Don Watson is spot-on but has been completely ignored. Political speech is delivered in terms so devoid of controversy as to be meaningless, in drab tones (except in cases of obviously confected outrage).  Politicians should be evangelical. Often, an issue cannot be explained due to time/space limitations.  But the listener should be in no doubt that given these resources, the speaker would hector, cajole, explain and educate because the speaker is so sure s/he’s right, and because contrary beliefs are destructive and offensive.  This passion is contagious, is closely associated with leadership itself, and is stronger than Gina Rinehart, Rupert Murdoch and Tony Abbott combined.

The banks:

Mungo MacCallum writes: Re. “Why we’re all complicit in the banks’ gouging” (yesterday, item 1). Glenn Dyer and Bernard Keane reckon the banks are OK, it’s all the fault of their shareholders and customers. Well, hang on; let’s get things in some sort of perspective.
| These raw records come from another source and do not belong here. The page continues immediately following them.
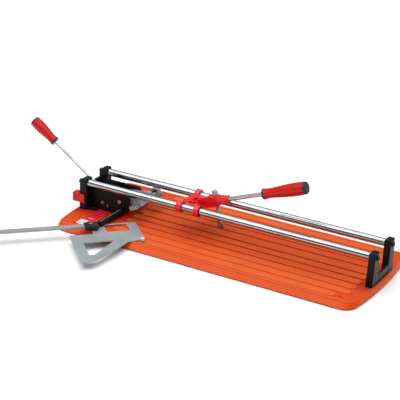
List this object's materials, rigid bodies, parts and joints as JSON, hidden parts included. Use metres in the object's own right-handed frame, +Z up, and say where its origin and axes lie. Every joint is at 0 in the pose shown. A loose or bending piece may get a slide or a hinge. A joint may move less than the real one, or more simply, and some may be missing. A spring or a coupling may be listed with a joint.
{
  "type": "manual tile cutter",
  "caption": "Manual tile cutter: ribbed tray, two chromed guide bars, scoring carriage with lever and wheel, breaker lever and foot, fence and angle stop.",
  "frame": {"origin": "on the ground under the centre of the tray, on the line of the cut", "axes": "+X along the cut from the breaker end to the free end, -Y the side with the angle stop, +Z up"},
  "size_m": [1.1786, 0.6334, 0.2437],
  "materials": {
    "tray_orange": "moulded, semi-gloss orange plastic",
    "black_casting": "black satin paint on die-cast aluminium",
    "black_plastic": "black moulded plastic",
    "red_casting": "red gloss paint on a casting",
    "red_grip": "red moulded grip, satin",
    "chrome_bar": "hard-chromed ground steel bar",
    "rod_steel": "zinc-plated drawn steel",
    "steel_pin": "zinc-plated turned steel",
    "stop_aluminium": "matt anodised aluminium plate",
    "foot_casting": "raw grey die-cast aluminium",
    "rubber": "black rubber",
    "spine_steel": "dark grey painted steel channel",
    "label_red": "printed foil, satin",
    "label_pale": "printed foil, satin",
    "scale_white": "printed rule strip",
    "nylon": "natural nylon",
    "carbide": "ground carbide"
  },
  "bodies": {
    "stand": {"base_tray": "tray_orange", "spine_beam": "spine_steel", "rubber_feet": "rubber", "front_frame": "black_casting", "side_plate_near": "black_casting", "side_plate_far": "black_casting", "rear_support": "black_casting", "guide_bar_near": "chrome_bar", "guide_bar_far": "chrome_bar", "bar_end_screws": "steel_pin", "base_screws": "steel_pin", "fence_bar": "black_casting", "fence_scale": "scale_white", "fence_spacers": "black_plastic", "fence_end_stop": "foot_casting", "fence_tongue": "black_casting", "red_label": "label_red", "pale_label": "label_pale", "storage_clip": "red_grip", "lever_pivot_pin": "steel_pin", "rocker_pivot_pin": "steel_pin", "plate_screws": "steel_pin"},
    "breaker_lever": {"breaker_lever_hub": "black_casting", "breaker_lever_rod": "rod_steel", "breaker_grip": "red_grip", "breaker_grip_collar": "black_plastic", "breaker_grip_cap": "black_plastic", "roller_pin": "steel_pin", "lever_return_spring": "steel_pin"},
    "lever_roller": {"breaker_roller": "steel_pin"},
    "breaker_rocker": {"rocker_arm": "foot_casting", "breaker_foot": "foot_casting", "foot_pads": "rubber"},
    "carriage": {"carriage_frame": "red_casting", "bar_bushings": "black_plastic", "carriage_pivot_pin": "steel_pin"},
    "scoring_lever": {"scoring_arm": "red_casting", "scoring_lever_rod": "rod_steel", "scoring_grip": "red_grip", "scoring_grip_collar": "black_plastic", "scoring_grip_cap": "black_plastic", "wheel_holder": "rod_steel", "holder_knob": "black_plastic", "wheel_axle": "steel_pin"},
    "scoring_wheel": {"scoring_wheel": "carbide"},
    "angle_stop": {"angle_stop_plate": "stop_aluminium", "swivel_head": "black_plastic", "pivot_screw": "steel_pin", "stop_button": "nylon"},
    "ruler": {"ruler": "stop_aluminium"}
  },
  "joints": [
    {"name": "breaker_lever_pivot", "type": "hinge", "parent": "stand", "child": "breaker_lever", "pos_m": [-0.406, 0, 0.043], "axis": [0, 1, 0], "range_deg": [-34, 0], "stiffness_Nm_per_rad": 1.5, "springref_deg": 51.57},
    {"name": "roller_spin", "type": "hinge", "parent": "breaker_lever", "child": "lever_roller", "pos_m": [-0.38114, 0, 0.0354], "axis": [0, 1, 0], "continuous": true},
    {"name": "breaker_rocker_pivot", "type": "hinge", "parent": "stand", "child": "breaker_rocker", "pos_m": [-0.346, 0, 0.06], "axis": [0, 1, 0], "range_deg": [0, 25.5]},
    {"name": "carriage_slide", "type": "slide", "parent": "stand", "child": "carriage", "axis": [1, 0, 0], "range_m": [-0.28, 0.45]},
    {"name": "scoring_lever_pivot", "type": "hinge", "parent": "carriage", "child": "scoring_lever", "pos_m": [-0.101, 0, 0.1], "axis": [0, 1, 0], "range_deg": [-60, 10.5]},
    {"name": "scoring_wheel_spin", "type": "hinge", "parent": "scoring_lever", "child": "scoring_wheel", "pos_m": [-0.02847, 0, 0.04704], "axis": [0, 1, 0], "continuous": true},
    {"name": "angle_stop_swivel", "type": "hinge", "parent": "stand", "child": "angle_stop", "pos_m": [-0.35, -0.188, 0.022], "axis": [0, 0, 1], "range_deg": [0, 45]},
    {"name": "ruler_slide", "type": "slide", "parent": "angle_stop", "child": "ruler", "axis": [-0.7071, -0.7071, 0], "range_m": [0, 0.008]}
  ],
  "couplings": [
    {"joint": "breaker_rocker_pivot", "follows": "breaker_lever_pivot", "ratio": -0.75}
  ]
}
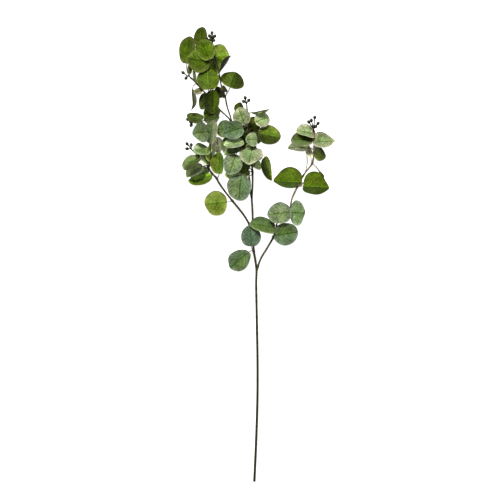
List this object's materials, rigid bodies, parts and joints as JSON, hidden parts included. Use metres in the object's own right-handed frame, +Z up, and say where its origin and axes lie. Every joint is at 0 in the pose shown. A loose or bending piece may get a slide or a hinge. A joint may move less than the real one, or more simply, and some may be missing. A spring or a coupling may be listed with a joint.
{
  "type": "eucalyptus branch",
  "caption": "Cut branch with a long bare stalk that forks into leafy twigs of round, coin-like leaves, with small buds at the tips, lying flat.",
  "frame": {"origin": "middle of the branch's outline seen from above, on the surface that it lies on", "axes": "+Y along the stalk from its cut end to the leafy tip, +X to the right when the branch is seen from above with its tip away from the viewer, +Z up from the surface"},
  "size_m": [0.313, 0.9119, 0.0711],
  "materials": {
    "stalk": "matt",
    "right_twig": "matt",
    "left_twig": "matt",
    "middle_left_twig": "matt",
    "centre_twig": "matt",
    "top_twig": "matt",
    "top_left_twig": "matt",
    "right_buds": "matt",
    "left_buds": "matt",
    "middle_left_buds": "matt",
    "centre_buds": "matt",
    "top_buds": "matt",
    "top_left_buds": "matt"
  },
  "bodies": {
    "root": {"stalk": "stalk", "right_twig": "right_twig", "left_twig": "left_twig", "middle_left_twig": "middle_left_twig", "centre_twig": "centre_twig", "top_twig": "top_twig", "top_left_twig": "top_left_twig", "right_buds": "right_buds", "left_buds": "left_buds", "middle_left_buds": "middle_left_buds", "centre_buds": "centre_buds", "top_buds": "top_buds", "top_left_buds": "top_left_buds"}
  },
  "joints": []
}
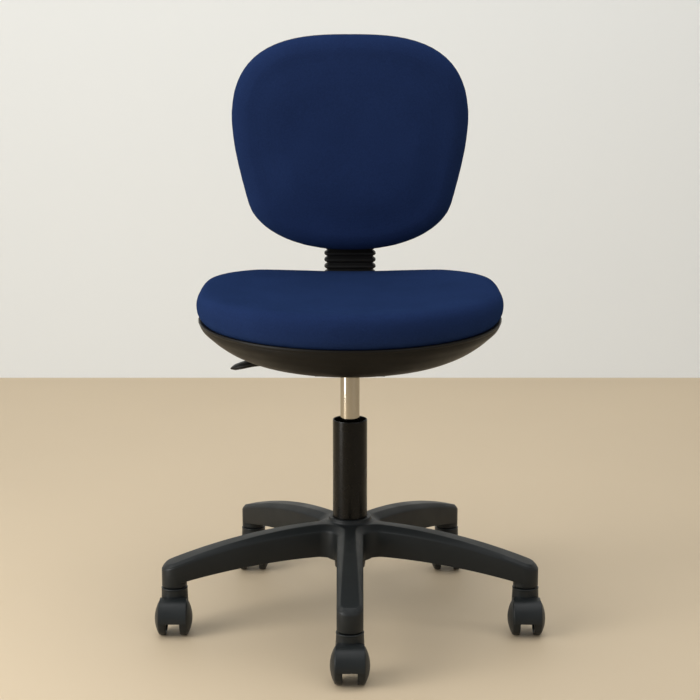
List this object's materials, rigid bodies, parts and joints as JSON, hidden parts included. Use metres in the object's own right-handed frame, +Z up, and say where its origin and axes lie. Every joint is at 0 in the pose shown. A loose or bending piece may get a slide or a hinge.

We all agree on the need for sound, well-based banks, delivering reasonable profits. What we can’t understand is why they have to make record profits every single year, charge huge fees for services that cost very little and reduce staff and services at every available opportunity.

A few years just marking time on their more than adequate profit margins, instead of always chasing more, more, more would reduce a lot of the public resentment.

Niall Clugston writes: I was startled to read that Glenn Dyer and Bernard Keane thought I was a “hypocrite” and a “silent, greedy accomplice” of the banks.

I was equally startled to learn that compulsory super made me a bank shareholder. That made me wonder: does compulsory voting make me an MP? If I own shares I never knew I had, do I also have a seat in parliament that’s waiting for me?

I’m sure many Crikey readers are, like me, eagerly awaiting the next revelation of the sordid and secret lives that none of us knew we had.